- [Description of the task]
Copy these lines exactly and nothing else: from the line holding "disc = Circle(insert_mark_diameter / 2)" to the line holding "obj.matrix_world = world", both lines included.

-- BEGIN The records --

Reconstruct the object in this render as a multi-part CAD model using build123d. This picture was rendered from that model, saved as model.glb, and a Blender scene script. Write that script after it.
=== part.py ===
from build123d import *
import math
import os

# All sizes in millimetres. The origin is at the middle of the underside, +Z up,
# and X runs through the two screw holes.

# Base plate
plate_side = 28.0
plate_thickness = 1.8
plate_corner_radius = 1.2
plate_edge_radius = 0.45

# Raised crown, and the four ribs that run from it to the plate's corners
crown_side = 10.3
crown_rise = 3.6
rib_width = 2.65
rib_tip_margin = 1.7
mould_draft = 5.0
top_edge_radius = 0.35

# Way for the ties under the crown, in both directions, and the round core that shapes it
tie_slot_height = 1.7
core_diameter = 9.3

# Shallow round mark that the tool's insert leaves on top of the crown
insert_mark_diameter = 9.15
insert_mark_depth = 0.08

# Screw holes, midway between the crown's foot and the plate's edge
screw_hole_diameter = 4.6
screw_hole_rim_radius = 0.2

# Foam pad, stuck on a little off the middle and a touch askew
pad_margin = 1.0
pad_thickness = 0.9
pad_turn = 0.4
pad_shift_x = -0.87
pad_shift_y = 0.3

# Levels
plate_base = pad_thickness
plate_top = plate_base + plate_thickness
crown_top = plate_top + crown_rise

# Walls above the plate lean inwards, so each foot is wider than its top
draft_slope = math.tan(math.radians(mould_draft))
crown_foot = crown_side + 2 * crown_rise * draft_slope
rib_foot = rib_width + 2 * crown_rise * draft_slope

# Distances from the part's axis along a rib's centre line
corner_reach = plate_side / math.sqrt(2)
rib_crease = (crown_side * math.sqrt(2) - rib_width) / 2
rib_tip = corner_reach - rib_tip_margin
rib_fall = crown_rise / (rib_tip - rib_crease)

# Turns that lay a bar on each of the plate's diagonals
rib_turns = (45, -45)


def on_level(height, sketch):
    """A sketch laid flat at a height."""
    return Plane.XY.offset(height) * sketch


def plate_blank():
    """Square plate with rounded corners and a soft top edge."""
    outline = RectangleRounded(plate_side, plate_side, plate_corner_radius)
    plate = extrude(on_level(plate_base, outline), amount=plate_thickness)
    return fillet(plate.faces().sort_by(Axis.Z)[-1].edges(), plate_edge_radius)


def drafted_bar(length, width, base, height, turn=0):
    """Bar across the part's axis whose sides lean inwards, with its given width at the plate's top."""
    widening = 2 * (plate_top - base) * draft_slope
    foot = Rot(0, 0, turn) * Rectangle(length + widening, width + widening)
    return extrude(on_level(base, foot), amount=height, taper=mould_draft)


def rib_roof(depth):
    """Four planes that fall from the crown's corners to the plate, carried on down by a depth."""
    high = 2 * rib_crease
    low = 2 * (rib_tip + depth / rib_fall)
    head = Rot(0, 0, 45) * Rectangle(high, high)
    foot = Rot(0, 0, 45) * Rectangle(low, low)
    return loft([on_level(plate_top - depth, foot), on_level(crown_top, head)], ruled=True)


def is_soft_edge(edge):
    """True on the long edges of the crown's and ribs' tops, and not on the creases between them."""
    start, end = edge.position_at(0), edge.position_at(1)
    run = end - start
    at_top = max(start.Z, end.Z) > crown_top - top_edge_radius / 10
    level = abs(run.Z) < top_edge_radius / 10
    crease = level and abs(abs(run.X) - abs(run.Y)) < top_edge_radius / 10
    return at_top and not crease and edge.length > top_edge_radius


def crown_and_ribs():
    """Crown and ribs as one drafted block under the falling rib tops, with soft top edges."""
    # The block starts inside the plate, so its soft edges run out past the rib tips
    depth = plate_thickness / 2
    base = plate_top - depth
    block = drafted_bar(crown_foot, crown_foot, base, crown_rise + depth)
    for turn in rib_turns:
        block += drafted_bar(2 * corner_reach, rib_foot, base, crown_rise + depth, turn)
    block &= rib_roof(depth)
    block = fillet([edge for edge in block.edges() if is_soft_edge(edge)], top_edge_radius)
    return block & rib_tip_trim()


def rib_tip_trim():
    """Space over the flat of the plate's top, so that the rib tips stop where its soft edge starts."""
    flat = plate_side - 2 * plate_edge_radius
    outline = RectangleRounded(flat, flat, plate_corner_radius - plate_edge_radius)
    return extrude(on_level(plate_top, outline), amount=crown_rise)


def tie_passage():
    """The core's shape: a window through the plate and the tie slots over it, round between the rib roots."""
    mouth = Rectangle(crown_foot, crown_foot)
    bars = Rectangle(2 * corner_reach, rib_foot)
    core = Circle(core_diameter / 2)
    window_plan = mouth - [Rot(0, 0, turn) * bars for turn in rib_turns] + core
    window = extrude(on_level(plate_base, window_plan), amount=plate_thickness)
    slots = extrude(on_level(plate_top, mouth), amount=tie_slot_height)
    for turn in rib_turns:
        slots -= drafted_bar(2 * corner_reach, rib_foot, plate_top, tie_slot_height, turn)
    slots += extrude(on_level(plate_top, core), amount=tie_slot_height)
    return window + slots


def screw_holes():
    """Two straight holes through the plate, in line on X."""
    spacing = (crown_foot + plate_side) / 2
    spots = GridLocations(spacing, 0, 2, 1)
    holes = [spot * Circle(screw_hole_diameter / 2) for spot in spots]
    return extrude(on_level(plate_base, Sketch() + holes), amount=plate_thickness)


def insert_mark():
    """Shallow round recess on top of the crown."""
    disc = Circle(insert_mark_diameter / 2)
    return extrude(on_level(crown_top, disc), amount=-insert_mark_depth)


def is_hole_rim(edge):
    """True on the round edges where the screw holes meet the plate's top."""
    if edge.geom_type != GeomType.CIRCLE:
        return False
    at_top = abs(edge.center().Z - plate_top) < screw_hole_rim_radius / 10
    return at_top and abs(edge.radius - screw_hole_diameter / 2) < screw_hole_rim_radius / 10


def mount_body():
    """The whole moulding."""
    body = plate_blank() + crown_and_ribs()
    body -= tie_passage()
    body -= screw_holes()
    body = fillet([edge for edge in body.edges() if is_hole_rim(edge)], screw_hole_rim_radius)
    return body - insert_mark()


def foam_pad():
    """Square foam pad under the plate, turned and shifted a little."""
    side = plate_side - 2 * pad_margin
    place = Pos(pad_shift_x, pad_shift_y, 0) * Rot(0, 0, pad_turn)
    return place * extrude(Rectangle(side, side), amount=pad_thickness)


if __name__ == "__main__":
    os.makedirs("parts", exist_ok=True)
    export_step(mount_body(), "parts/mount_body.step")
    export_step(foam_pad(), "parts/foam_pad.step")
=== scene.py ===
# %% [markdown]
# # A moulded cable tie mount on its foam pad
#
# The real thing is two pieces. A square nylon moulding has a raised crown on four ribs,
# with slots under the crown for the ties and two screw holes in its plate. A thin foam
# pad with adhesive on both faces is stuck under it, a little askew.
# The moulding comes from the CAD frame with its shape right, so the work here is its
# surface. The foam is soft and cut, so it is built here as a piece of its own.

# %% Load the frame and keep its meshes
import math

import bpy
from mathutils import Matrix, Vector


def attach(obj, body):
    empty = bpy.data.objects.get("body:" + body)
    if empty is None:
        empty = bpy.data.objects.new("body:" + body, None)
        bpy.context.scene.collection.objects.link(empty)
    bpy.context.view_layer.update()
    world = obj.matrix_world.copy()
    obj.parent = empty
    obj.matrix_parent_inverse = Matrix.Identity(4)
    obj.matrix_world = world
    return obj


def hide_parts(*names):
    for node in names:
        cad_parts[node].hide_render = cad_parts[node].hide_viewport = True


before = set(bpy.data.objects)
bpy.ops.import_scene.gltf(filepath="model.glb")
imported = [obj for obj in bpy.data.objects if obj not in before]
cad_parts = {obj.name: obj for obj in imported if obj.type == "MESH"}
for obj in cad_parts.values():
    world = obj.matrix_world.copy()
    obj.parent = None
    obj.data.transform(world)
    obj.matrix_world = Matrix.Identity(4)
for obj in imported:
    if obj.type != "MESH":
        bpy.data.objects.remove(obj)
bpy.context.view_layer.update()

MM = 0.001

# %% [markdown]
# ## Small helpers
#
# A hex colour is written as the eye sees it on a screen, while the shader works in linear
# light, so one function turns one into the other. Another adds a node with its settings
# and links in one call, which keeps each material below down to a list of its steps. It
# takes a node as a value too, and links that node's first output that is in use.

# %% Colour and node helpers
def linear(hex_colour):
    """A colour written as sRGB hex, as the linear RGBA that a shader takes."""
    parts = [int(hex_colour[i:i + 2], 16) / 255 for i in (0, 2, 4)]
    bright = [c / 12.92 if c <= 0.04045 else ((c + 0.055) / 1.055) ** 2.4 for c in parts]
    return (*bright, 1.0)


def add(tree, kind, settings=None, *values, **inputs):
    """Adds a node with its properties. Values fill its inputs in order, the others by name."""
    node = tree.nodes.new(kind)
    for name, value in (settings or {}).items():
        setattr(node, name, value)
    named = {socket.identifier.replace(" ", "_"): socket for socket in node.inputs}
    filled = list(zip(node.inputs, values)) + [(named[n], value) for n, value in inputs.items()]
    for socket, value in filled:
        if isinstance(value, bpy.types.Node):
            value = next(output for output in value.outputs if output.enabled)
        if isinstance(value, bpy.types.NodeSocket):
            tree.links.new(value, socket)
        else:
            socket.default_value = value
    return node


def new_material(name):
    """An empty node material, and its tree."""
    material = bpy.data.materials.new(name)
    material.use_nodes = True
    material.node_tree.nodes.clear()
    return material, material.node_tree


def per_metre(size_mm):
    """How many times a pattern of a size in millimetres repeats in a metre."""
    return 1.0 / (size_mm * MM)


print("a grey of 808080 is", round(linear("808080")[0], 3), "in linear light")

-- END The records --
-- BEGIN The records --

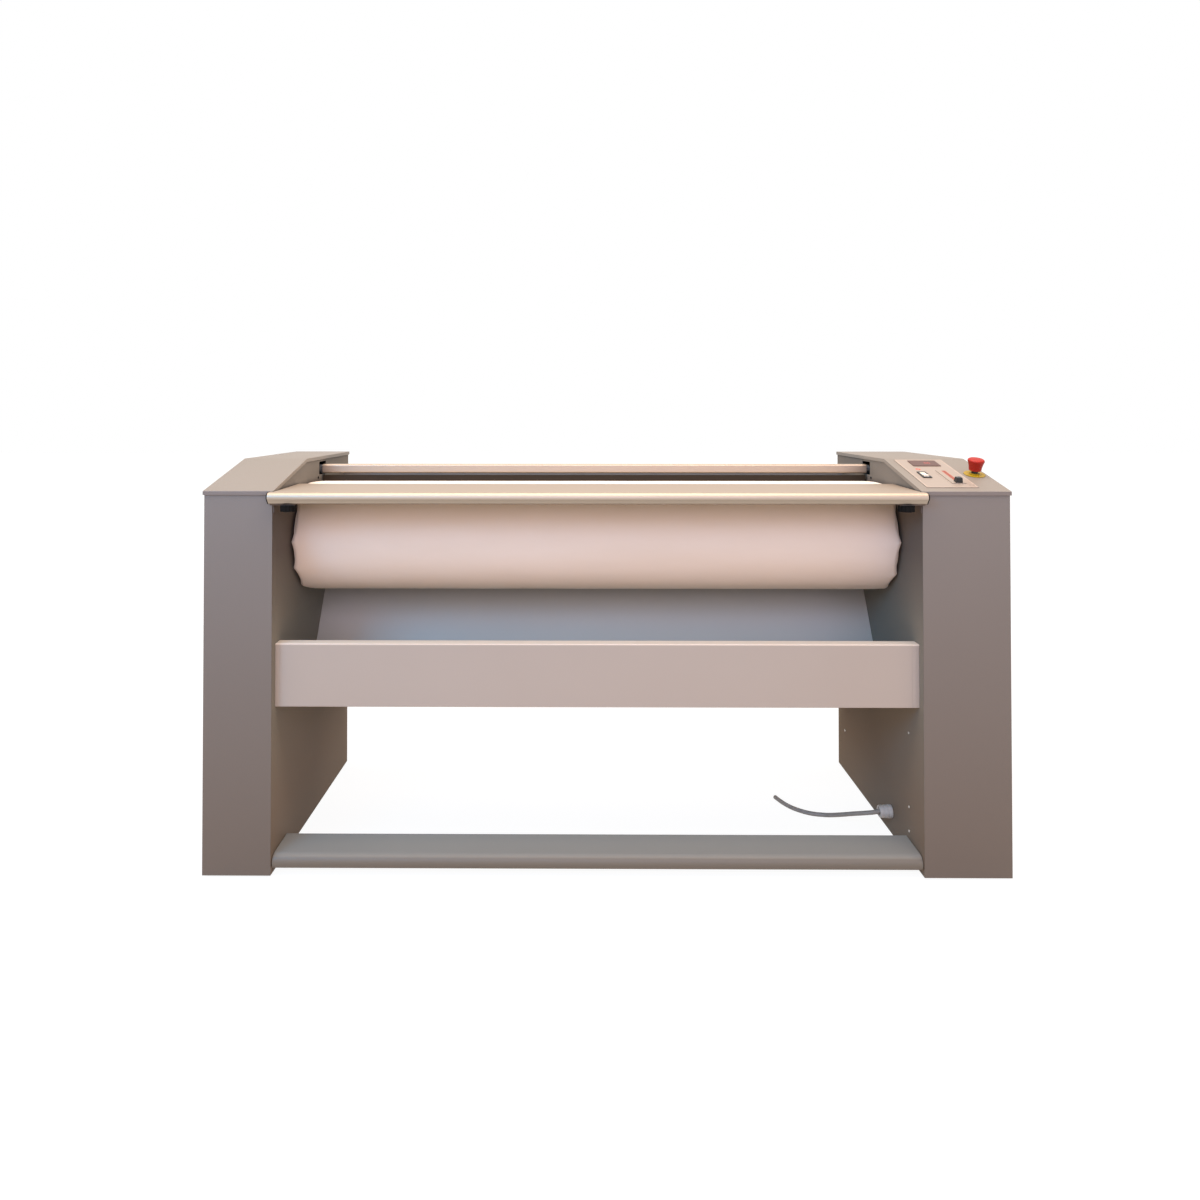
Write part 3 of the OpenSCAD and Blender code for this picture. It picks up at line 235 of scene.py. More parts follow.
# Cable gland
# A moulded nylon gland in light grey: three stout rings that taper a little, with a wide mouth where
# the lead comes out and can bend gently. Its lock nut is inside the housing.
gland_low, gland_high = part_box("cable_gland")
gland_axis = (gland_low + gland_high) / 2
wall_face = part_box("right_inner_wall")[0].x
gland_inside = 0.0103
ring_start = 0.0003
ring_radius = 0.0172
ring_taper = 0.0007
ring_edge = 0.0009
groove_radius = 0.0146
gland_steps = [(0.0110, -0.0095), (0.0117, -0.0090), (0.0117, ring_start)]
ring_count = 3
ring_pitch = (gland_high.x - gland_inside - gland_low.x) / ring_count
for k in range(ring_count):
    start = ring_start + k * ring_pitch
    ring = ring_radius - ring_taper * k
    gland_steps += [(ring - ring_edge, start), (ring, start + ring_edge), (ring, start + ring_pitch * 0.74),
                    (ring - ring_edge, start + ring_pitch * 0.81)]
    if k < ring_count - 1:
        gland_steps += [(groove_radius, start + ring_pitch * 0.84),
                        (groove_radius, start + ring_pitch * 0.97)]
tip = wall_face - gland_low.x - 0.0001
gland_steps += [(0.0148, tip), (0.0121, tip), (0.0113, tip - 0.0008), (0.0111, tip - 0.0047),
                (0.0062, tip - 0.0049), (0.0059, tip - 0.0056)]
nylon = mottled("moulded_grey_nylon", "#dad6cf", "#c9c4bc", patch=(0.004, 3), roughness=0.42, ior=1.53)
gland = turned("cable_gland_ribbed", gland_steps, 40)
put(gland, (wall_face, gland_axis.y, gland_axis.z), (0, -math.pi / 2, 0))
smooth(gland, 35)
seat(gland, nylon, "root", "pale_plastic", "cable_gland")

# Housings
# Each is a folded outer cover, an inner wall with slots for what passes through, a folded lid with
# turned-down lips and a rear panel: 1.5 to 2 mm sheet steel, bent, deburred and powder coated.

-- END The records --

- [Worked solution]
    disc = Circle(insert_mark_diameter / 2)
    return extrude(on_level(crown_top, disc), amount=-insert_mark_depth)


def is_hole_rim(edge):
    """True on the round edges where the screw holes meet the plate's top."""
    if edge.geom_type != GeomType.CIRCLE:
        return False
    at_top = abs(edge.center().Z - plate_top) < screw_hole_rim_radius / 10
    return at_top and abs(edge.radius - screw_hole_diameter / 2) < screw_hole_rim_radius / 10


def mount_body():
    """The whole moulding."""
    body = plate_blank() + crown_and_ribs()
    body -= tie_passage()
    body -= screw_holes()
    body = fillet([edge for edge in body.edges() if is_hole_rim(edge)], screw_hole_rim_radius)
    return body - insert_mark()


def foam_pad():
    """Square foam pad under the plate, turned and shifted a little."""
    side = plate_side - 2 * pad_margin
    place = Pos(pad_shift_x, pad_shift_y, 0) * Rot(0, 0, pad_turn)
    return place * extrude(Rectangle(side, side), amount=pad_thickness)


if __name__ == "__main__":
    os.makedirs("parts", exist_ok=True)
    export_step(mount_body(), "parts/mount_body.step")
    export_step(foam_pad(), "parts/foam_pad.step")
=== scene.py ===
# %% [markdown]
# # A moulded cable tie mount on its foam pad
#
# The real thing is two pieces. A square nylon moulding has a raised crown on four ribs,
# with slots under the crown for the ties and two screw holes in its plate. A thin foam
# pad with adhesive on both faces is stuck under it, a little askew.
# The moulding comes from the CAD frame with its shape right, so the work here is its
# surface. The foam is soft and cut, so it is built here as a piece of its own.

# %% Load the frame and keep its meshes
import math

import bpy
from mathutils import Matrix, Vector


def attach(obj, body):
    empty = bpy.data.objects.get("body:" + body)
    if empty is None:
        empty = bpy.data.objects.new("body:" + body, None)
        bpy.context.scene.collection.objects.link(empty)
    bpy.context.view_layer.update()
    world = obj.matrix_world.copy()
    obj.parent = empty
    obj.matrix_parent_inverse = Matrix.Identity(4)
    obj.matrix_world = world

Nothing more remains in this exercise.